By the time the item reaches the teachers or external panel, it has been vetted, you are told, by many others. There is tremendous implicit pressure to go along with the judgment of others whom you assume are very professional. They all agreed it was fine. Who are you to raise a question or complaint?

Since I am by nature a skeptic, I always read test passage and their questions and answers as if no one  else had. And on more occasions than I can count, I said, “Stop. Wait. This doesn’t make sense. The question isn’t clear. None of the answers fits the question. There are two good answers,” or words to that effect.

But I  understand the social pressure, the social consensus, that discourages questioning and criticism.

And that is how bad questions get onto standardized tests, and why the Pineapple question was not the first and will certainly not be the last to slip past the review panels.

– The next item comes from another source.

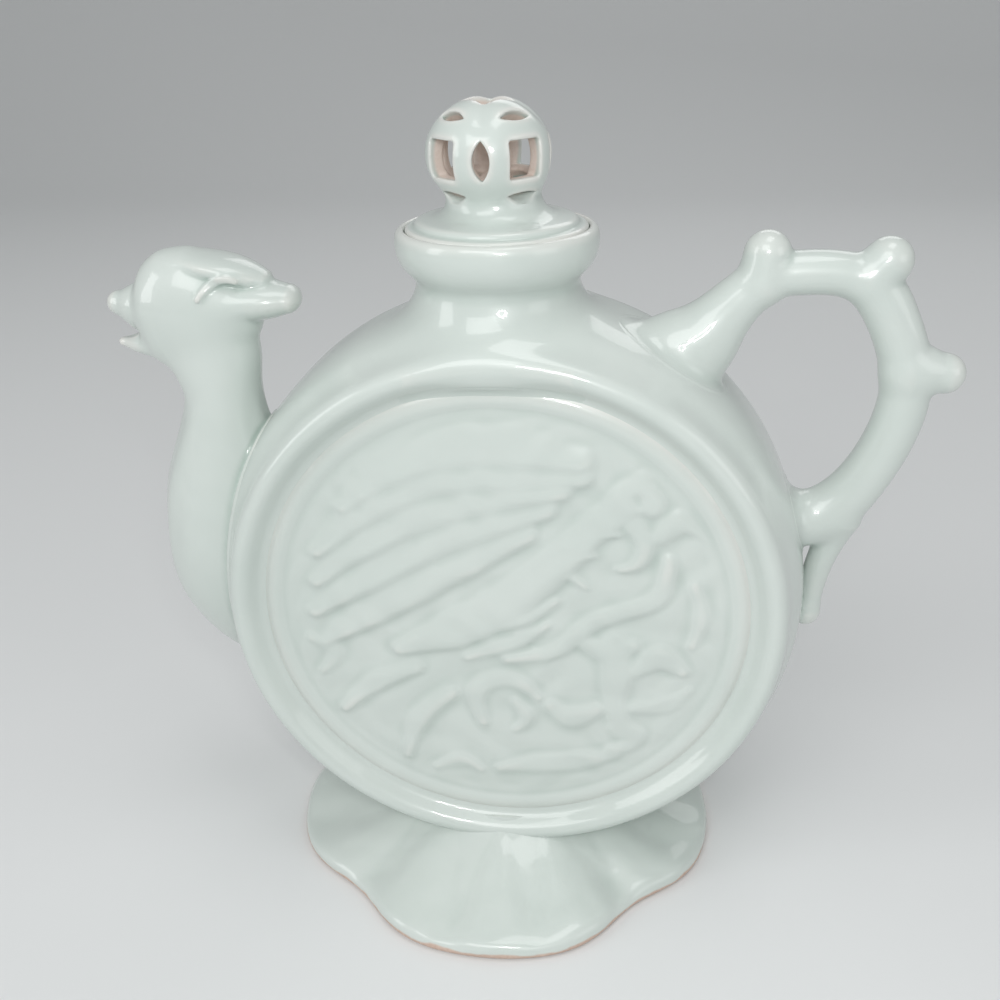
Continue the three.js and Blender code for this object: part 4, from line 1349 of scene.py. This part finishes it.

The best remedy for this problem is to publish the questions and answers when the tests are finished. That way, everyone can see them. After all, as Mayor Bloomberg and Governor Cuomo and Secretary Duncan often remind us, when speaking of teacher evaluation ratings, “The public has a right to know.”

Since the tests are the linchpin of every national education policy today, the public has a right to know if the tests are fair, valid, reliable and reasonable ways to assess student learning.